* What you need to do *
From the line containing "obj.matrix_world = Matrix.Identity(4)" to the end of the listing, write out every line exactly; leave out everything else.

— Start —

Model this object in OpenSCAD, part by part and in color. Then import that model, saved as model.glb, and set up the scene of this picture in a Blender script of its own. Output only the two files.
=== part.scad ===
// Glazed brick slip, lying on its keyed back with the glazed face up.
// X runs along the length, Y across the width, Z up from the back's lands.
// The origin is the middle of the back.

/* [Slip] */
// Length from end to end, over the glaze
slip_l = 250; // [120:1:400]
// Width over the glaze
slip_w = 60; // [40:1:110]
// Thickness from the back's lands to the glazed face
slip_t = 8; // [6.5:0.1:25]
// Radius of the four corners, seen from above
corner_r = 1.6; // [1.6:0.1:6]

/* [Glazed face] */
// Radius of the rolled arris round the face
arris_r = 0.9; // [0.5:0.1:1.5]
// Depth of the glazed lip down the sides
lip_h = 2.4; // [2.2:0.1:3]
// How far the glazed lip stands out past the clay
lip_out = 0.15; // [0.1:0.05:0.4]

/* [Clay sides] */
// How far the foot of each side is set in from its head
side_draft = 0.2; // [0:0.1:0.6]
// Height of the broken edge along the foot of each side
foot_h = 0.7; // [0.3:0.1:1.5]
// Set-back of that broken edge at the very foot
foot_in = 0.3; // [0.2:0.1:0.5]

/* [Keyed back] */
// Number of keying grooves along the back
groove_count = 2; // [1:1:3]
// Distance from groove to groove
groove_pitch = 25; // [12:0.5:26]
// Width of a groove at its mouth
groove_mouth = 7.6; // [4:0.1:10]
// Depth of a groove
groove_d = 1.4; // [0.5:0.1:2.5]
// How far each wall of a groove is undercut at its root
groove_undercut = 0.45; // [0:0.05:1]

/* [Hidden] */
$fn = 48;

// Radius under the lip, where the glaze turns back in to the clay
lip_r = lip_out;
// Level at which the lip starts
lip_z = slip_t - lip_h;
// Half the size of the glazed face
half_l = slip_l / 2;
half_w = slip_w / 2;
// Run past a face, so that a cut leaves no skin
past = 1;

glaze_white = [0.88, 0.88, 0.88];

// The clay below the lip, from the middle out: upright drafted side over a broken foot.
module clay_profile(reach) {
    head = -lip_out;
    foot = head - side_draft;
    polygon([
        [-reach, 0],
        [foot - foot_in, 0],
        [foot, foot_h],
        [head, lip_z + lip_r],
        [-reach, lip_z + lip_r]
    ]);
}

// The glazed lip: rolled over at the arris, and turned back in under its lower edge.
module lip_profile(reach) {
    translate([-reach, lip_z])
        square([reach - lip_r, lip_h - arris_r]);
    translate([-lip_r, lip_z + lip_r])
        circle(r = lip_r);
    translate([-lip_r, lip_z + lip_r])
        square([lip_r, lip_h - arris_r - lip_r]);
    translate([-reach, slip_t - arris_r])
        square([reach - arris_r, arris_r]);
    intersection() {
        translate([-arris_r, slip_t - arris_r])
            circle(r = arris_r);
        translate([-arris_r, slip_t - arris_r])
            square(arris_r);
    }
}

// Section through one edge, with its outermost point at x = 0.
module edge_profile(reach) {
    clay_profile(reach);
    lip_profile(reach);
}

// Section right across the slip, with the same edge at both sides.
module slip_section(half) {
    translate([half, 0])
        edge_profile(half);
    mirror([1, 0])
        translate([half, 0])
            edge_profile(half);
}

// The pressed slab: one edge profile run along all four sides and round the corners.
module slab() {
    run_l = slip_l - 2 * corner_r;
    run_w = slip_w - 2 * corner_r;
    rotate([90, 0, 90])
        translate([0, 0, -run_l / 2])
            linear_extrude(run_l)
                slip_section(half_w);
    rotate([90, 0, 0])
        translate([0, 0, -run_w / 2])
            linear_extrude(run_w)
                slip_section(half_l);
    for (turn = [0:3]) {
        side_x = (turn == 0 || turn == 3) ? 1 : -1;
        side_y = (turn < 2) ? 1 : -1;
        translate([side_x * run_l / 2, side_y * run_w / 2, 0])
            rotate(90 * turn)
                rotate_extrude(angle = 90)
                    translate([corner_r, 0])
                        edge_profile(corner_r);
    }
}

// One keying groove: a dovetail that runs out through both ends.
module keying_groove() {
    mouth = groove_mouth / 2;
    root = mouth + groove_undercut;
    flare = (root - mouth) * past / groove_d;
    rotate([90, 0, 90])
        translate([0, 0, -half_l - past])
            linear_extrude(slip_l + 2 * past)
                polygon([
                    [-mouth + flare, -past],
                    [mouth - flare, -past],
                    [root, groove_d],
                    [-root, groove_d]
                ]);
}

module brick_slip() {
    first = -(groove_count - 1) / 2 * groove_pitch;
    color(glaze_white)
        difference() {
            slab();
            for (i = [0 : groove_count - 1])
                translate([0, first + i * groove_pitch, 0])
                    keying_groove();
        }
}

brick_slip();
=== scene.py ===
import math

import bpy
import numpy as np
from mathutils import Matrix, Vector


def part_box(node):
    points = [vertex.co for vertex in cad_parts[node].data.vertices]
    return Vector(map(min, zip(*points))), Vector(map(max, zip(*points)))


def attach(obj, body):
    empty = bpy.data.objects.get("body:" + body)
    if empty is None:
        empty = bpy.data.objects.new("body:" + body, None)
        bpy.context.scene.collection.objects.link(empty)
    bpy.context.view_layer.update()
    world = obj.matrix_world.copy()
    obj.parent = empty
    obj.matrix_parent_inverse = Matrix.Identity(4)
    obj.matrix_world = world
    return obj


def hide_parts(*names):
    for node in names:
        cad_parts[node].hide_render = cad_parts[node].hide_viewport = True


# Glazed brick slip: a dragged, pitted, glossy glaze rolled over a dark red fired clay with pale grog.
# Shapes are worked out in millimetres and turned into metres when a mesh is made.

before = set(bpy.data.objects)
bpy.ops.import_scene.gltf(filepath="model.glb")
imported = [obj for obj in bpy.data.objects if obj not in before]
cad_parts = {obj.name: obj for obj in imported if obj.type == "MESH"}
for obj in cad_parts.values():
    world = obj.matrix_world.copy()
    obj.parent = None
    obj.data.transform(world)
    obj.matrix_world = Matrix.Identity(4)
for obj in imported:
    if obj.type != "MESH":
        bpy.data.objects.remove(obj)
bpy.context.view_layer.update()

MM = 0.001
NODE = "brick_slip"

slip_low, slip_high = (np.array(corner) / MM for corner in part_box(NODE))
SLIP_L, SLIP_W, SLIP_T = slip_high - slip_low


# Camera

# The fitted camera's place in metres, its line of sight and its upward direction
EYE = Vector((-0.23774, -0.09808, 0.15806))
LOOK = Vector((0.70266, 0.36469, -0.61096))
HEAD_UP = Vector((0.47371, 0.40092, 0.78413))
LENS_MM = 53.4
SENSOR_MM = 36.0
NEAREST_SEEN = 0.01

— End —

* Reply to the exercise *
    obj.matrix_world = Matrix.Identity(4)
for obj in imported:
    if obj.type != "MESH":
        bpy.data.objects.remove(obj)
bpy.context.view_layer.update()

MM = 0.001
NODE = "brick_slip"

slip_low, slip_high = (np.array(corner) / MM for corner in part_box(NODE))
SLIP_L, SLIP_W, SLIP_T = slip_high - slip_low


# Camera

# The fitted camera's place in metres, its line of sight and its upward direction
EYE = Vector((-0.23774, -0.09808, 0.15806))
LOOK = Vector((0.70266, 0.36469, -0.61096))
HEAD_UP = Vector((0.47371, 0.40092, 0.78413))
LENS_MM = 53.4
SENSOR_MM = 36.0
NEAREST_SEEN = 0.01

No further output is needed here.